Begin with the line that contains "beard = beard_hair(hair)", end with the line that contains "if empty is", and extract exactly that stretch of lines.
begin Data listing
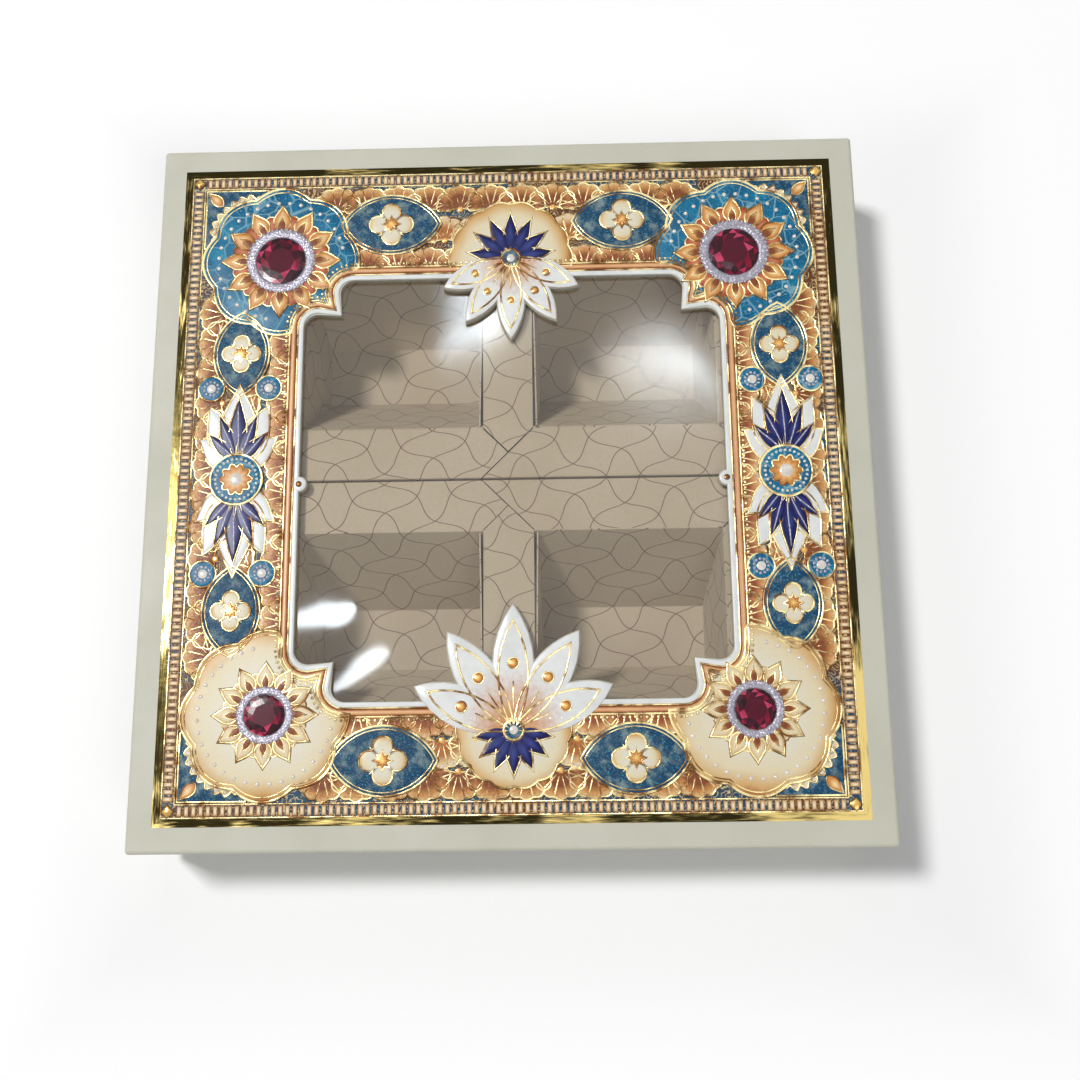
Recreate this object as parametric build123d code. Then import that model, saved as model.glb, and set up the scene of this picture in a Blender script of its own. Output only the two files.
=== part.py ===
end Data listing
begin Data listing
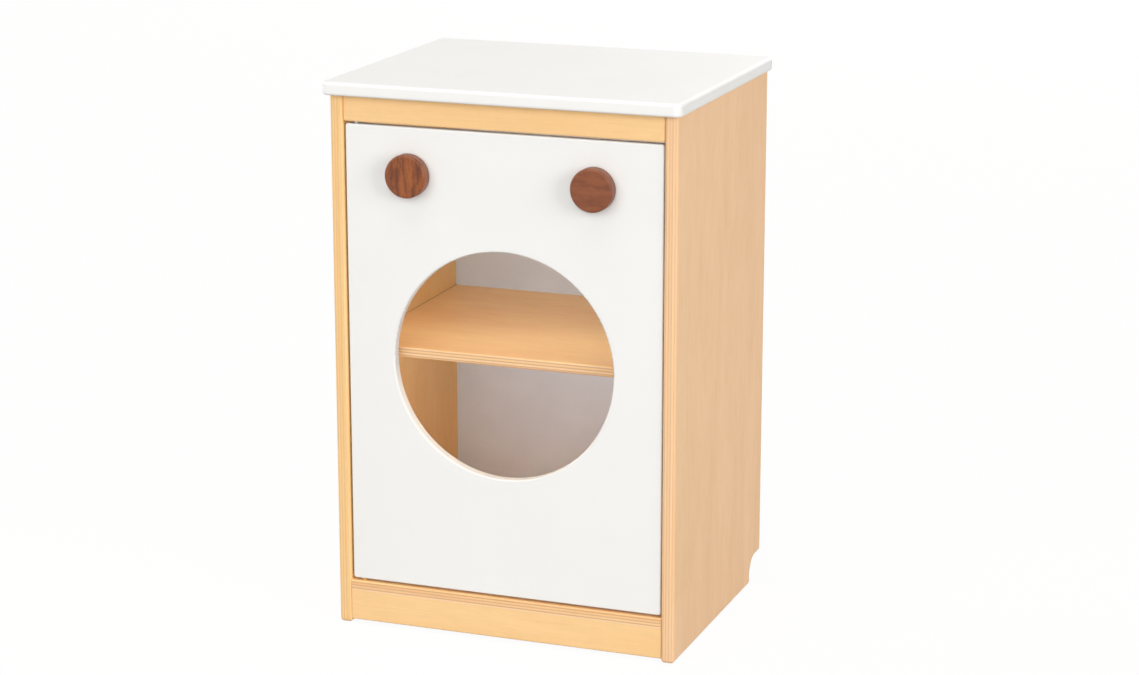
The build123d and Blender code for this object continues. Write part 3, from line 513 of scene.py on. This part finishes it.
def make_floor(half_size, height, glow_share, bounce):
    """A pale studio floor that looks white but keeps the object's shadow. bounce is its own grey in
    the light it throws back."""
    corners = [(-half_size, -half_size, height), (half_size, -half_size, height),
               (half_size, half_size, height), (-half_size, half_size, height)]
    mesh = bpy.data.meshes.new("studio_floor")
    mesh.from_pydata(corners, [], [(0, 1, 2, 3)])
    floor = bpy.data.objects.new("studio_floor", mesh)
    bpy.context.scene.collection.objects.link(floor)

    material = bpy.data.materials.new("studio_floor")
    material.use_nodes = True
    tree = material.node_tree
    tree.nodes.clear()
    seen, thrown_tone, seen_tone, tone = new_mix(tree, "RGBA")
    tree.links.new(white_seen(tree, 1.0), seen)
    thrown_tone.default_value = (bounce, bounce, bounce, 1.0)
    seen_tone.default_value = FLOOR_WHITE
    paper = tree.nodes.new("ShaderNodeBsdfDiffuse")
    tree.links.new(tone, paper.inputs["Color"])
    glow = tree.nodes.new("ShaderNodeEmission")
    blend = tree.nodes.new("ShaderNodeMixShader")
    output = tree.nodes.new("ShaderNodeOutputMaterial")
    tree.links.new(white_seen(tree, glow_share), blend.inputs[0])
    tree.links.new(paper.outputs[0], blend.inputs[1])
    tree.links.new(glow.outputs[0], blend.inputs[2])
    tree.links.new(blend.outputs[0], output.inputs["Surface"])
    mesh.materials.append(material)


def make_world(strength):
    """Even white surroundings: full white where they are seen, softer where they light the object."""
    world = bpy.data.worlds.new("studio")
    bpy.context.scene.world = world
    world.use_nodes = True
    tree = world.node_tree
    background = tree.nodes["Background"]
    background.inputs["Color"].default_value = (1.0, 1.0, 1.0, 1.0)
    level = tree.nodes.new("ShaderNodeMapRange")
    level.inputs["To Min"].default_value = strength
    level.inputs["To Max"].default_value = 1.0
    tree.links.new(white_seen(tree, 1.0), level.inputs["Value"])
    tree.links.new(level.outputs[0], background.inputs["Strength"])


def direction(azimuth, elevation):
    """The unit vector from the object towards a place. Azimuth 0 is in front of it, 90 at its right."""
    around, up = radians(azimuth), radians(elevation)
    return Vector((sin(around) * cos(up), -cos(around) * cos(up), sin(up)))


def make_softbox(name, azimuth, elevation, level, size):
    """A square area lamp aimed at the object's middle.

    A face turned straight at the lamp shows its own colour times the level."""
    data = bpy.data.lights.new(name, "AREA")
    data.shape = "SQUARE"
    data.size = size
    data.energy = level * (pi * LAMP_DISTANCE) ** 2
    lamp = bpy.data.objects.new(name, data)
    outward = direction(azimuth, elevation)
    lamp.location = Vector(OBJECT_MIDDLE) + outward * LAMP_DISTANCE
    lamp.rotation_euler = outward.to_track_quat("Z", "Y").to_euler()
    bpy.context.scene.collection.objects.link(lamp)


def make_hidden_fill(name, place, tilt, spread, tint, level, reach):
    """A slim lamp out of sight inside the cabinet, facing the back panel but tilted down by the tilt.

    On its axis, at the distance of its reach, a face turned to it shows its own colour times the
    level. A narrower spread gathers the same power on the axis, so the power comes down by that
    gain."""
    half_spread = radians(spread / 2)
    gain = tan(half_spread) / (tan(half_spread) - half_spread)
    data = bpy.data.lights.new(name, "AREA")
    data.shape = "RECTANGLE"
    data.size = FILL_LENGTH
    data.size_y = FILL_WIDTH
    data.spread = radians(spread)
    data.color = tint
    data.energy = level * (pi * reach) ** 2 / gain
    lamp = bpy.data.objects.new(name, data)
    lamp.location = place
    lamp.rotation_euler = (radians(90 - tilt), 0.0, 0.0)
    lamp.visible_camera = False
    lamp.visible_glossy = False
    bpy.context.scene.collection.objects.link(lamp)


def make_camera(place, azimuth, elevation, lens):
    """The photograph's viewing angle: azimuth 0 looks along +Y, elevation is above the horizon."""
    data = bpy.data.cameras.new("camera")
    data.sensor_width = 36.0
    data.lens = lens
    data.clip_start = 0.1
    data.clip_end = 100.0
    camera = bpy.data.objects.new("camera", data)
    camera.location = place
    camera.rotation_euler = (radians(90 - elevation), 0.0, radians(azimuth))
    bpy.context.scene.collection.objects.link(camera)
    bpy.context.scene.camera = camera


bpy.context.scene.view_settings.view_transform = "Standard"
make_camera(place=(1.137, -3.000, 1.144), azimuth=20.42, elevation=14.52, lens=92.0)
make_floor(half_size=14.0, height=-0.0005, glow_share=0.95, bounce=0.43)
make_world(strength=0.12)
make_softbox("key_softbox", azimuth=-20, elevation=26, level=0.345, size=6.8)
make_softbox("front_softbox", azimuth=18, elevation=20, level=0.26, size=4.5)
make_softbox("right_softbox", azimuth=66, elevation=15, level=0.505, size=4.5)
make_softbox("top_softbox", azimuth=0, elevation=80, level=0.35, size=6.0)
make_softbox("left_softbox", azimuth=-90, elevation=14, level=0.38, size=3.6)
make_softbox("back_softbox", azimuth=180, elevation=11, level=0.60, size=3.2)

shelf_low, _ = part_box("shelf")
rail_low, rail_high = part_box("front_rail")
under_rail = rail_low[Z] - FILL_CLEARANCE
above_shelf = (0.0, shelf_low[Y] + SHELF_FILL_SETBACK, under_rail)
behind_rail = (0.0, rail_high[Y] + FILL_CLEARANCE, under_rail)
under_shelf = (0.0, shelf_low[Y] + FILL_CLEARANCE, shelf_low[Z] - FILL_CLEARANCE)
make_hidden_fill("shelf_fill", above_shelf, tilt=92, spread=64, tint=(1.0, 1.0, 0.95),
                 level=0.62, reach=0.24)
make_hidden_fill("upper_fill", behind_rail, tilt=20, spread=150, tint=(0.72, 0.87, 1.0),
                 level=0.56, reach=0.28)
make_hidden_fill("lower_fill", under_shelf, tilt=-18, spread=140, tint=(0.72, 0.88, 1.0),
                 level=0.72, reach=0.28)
end Data listing
begin Data listing
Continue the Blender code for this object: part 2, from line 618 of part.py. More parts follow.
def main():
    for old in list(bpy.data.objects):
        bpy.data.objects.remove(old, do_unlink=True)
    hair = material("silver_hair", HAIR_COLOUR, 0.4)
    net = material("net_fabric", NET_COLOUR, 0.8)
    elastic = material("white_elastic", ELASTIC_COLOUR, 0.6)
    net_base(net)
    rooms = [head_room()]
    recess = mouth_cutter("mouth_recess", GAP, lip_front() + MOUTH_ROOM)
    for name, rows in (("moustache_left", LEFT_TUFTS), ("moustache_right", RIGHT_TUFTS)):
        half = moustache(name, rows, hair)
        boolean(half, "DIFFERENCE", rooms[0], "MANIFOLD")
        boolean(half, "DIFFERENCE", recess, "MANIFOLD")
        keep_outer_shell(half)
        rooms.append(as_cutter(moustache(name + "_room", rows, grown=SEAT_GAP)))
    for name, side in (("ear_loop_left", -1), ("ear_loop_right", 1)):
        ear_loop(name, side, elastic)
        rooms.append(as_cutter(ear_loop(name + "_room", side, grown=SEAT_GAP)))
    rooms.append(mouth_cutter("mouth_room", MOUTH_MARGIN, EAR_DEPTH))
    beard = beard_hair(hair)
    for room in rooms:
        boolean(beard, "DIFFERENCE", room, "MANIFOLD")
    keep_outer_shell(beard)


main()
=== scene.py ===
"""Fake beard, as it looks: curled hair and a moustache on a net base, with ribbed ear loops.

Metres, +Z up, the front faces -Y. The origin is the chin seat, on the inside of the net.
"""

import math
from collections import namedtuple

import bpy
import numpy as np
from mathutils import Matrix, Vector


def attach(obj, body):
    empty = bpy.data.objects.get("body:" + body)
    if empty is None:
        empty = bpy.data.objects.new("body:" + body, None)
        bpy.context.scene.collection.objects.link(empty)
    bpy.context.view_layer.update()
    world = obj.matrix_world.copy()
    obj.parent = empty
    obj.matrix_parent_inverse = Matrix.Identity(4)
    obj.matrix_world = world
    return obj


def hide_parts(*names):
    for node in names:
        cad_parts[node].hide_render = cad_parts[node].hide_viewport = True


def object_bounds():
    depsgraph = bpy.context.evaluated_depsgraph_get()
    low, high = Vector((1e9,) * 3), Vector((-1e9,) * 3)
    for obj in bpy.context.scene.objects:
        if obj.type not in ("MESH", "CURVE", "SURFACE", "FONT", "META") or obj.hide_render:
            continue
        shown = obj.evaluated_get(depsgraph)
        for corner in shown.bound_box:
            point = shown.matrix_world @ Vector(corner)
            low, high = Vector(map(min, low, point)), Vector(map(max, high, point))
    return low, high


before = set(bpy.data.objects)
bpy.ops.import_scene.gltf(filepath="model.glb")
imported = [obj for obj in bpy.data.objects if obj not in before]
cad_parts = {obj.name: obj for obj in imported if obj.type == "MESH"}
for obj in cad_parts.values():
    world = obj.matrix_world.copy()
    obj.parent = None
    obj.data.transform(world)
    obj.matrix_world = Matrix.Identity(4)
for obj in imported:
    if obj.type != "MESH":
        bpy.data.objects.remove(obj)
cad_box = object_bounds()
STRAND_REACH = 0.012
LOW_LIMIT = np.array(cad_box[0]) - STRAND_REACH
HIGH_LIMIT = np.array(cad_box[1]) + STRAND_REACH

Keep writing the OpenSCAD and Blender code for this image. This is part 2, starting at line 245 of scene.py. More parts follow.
end Data listing
=== Task solution ===
    beard = beard_hair(hair)
    for room in rooms:
        boolean(beard, "DIFFERENCE", room, "MANIFOLD")
    keep_outer_shell(beard)


main()
=== scene.py ===
"""Fake beard, as it looks: curled hair and a moustache on a net base, with ribbed ear loops.

Metres, +Z up, the front faces -Y. The origin is the chin seat, on the inside of the net.
"""

import math
from collections import namedtuple

import bpy
import numpy as np
from mathutils import Matrix, Vector


def attach(obj, body):
    empty = bpy.data.objects.get("body:" + body)
    if empty is None:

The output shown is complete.